*Description of the task*
Give the data again, word for word.

*Material*
- - - - - - -

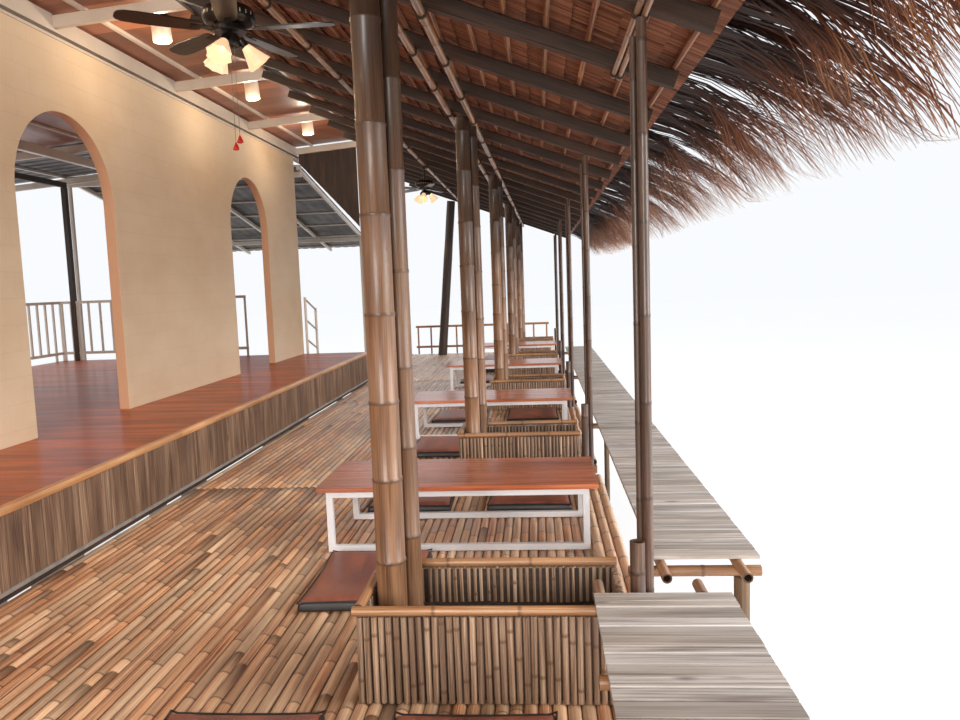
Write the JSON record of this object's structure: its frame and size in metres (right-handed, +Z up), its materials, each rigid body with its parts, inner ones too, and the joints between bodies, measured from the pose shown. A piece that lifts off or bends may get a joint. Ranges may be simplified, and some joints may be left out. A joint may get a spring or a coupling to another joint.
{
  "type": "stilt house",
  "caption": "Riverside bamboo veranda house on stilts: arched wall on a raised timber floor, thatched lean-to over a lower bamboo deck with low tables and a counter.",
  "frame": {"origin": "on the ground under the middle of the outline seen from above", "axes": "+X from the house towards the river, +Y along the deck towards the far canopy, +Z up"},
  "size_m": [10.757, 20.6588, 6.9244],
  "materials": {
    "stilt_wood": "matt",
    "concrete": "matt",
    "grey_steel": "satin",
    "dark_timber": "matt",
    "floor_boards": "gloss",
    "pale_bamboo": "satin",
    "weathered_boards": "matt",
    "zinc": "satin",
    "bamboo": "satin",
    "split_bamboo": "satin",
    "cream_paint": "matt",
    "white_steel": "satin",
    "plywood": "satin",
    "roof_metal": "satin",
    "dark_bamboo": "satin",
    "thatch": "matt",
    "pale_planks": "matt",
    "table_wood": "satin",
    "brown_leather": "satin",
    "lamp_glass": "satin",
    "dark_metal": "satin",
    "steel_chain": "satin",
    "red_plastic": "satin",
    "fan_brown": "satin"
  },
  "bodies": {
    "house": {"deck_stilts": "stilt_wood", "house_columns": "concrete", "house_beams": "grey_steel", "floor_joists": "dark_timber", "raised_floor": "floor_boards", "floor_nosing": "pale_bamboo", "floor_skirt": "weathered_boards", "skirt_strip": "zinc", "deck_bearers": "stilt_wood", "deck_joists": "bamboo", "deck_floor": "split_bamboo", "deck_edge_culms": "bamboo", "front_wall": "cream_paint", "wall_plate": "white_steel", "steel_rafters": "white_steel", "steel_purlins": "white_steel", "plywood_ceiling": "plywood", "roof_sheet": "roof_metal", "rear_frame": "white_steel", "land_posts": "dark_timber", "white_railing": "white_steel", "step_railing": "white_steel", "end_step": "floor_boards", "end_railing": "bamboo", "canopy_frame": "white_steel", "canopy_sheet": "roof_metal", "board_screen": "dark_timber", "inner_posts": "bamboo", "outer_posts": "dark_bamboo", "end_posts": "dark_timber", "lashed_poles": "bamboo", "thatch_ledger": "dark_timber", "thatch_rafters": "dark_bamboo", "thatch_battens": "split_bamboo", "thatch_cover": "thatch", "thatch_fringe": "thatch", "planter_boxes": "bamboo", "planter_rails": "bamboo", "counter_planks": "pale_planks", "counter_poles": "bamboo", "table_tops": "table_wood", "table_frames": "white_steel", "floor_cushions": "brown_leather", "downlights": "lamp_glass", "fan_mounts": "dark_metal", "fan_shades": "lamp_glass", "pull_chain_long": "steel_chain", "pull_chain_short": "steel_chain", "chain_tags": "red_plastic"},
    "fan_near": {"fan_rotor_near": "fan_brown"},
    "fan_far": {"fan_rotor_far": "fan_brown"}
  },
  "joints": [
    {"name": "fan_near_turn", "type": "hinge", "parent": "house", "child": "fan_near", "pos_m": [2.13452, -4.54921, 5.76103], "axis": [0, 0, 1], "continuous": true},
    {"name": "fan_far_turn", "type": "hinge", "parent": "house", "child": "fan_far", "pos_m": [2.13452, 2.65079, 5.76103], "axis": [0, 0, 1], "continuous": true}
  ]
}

- - - - - - -

*Response to this task*
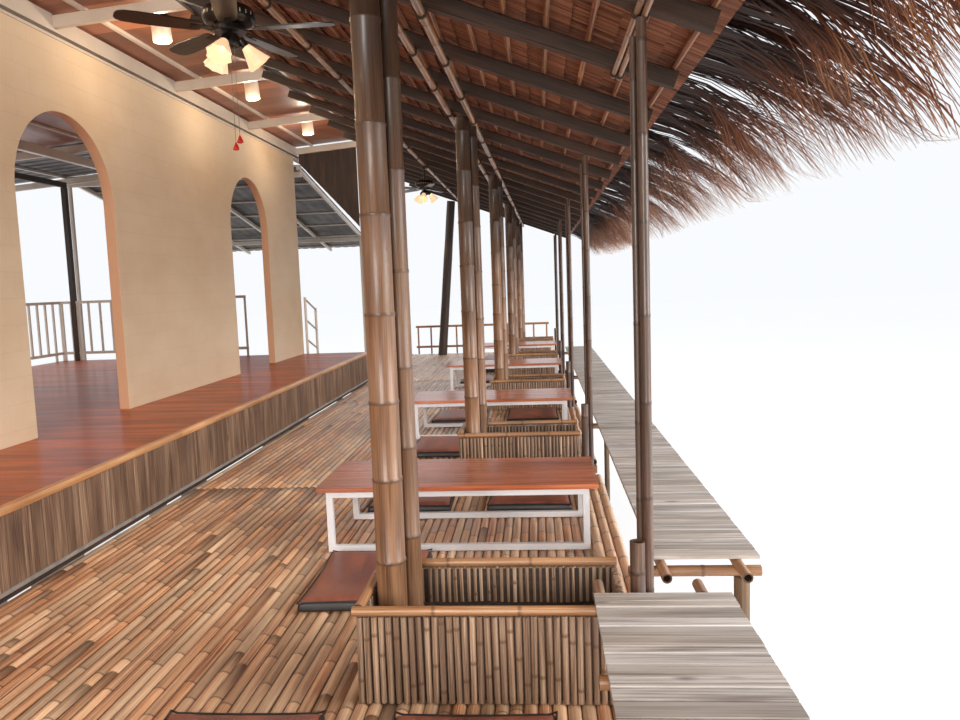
Write the JSON record of this object's structure: its frame and size in metres (right-handed, +Z up), its materials, each rigid body with its parts, inner ones too, and the joints between bodies, measured from the pose shown. A piece that lifts off or bends may get a joint. Ranges may be simplified, and some joints may be left out. A joint may get a spring or a coupling to another joint.
{
  "type": "stilt house",
  "caption": "Riverside bamboo veranda house on stilts: arched wall on a raised timber floor, thatched lean-to over a lower bamboo deck with low tables and a counter.",
  "frame": {"origin": "on the ground under the middle of the outline seen from above", "axes": "+X from the house towards the river, +Y along the deck towards the far canopy, +Z up"},
  "size_m": [10.757, 20.6588, 6.9244],
  "materials": {
    "stilt_wood": "matt",
    "concrete": "matt",
    "grey_steel": "satin",
    "dark_timber": "matt",
    "floor_boards": "gloss",
    "pale_bamboo": "satin",
    "weathered_boards": "matt",
    "zinc": "satin",
    "bamboo": "satin",
    "split_bamboo": "satin",
    "cream_paint": "matt",
    "white_steel": "satin",
    "plywood": "satin",
    "roof_metal": "satin",
    "dark_bamboo": "satin",
    "thatch": "matt",
    "pale_planks": "matt",
    "table_wood": "satin",
    "brown_leather": "satin",
    "lamp_glass": "satin",
    "dark_metal": "satin",
    "steel_chain": "satin",
    "red_plastic": "satin",
    "fan_brown": "satin"
  },
  "bodies": {
    "house": {"deck_stilts": "stilt_wood", "house_columns": "concrete", "house_beams": "grey_steel", "floor_joists": "dark_timber", "raised_floor": "floor_boards", "floor_nosing": "pale_bamboo", "floor_skirt": "weathered_boards", "skirt_strip": "zinc", "deck_bearers": "stilt_wood", "deck_joists": "bamboo", "deck_floor": "split_bamboo", "deck_edge_culms": "bamboo", "front_wall": "cream_paint", "wall_plate": "white_steel", "steel_rafters": "white_steel", "steel_purlins": "white_steel", "plywood_ceiling": "plywood", "roof_sheet": "roof_metal", "rear_frame": "white_steel", "land_posts": "dark_timber", "white_railing": "white_steel", "step_railing": "white_steel", "end_step": "floor_boards", "end_railing": "bamboo", "canopy_frame": "white_steel", "canopy_sheet": "roof_metal", "board_screen": "dark_timber", "inner_posts": "bamboo", "outer_posts": "dark_bamboo", "end_posts": "dark_timber", "lashed_poles": "bamboo", "thatch_ledger": "dark_timber", "thatch_rafters": "dark_bamboo", "thatch_battens": "split_bamboo", "thatch_cover": "thatch", "thatch_fringe": "thatch", "planter_boxes": "bamboo", "planter_rails": "bamboo", "counter_planks": "pale_planks", "counter_poles": "bamboo", "table_tops": "table_wood", "table_frames": "white_steel", "floor_cushions": "brown_leather", "downlights": "lamp_glass", "fan_mounts": "dark_metal", "fan_shades": "lamp_glass", "pull_chain_long": "steel_chain", "pull_chain_short": "steel_chain", "chain_tags": "red_plastic"},
    "fan_near": {"fan_rotor_near": "fan_brown"},
    "fan_far": {"fan_rotor_far": "fan_brown"}
  },
  "joints": [
    {"name": "fan_near_turn", "type": "hinge", "parent": "house", "child": "fan_near", "pos_m": [2.13452, -4.54921, 5.76103], "axis": [0, 0, 1], "continuous": true},
    {"name": "fan_far_turn", "type": "hinge", "parent": "house", "child": "fan_far", "pos_m": [2.13452, 2.65079, 5.76103], "axis": [0, 0, 1], "continuous": true}
  ]
}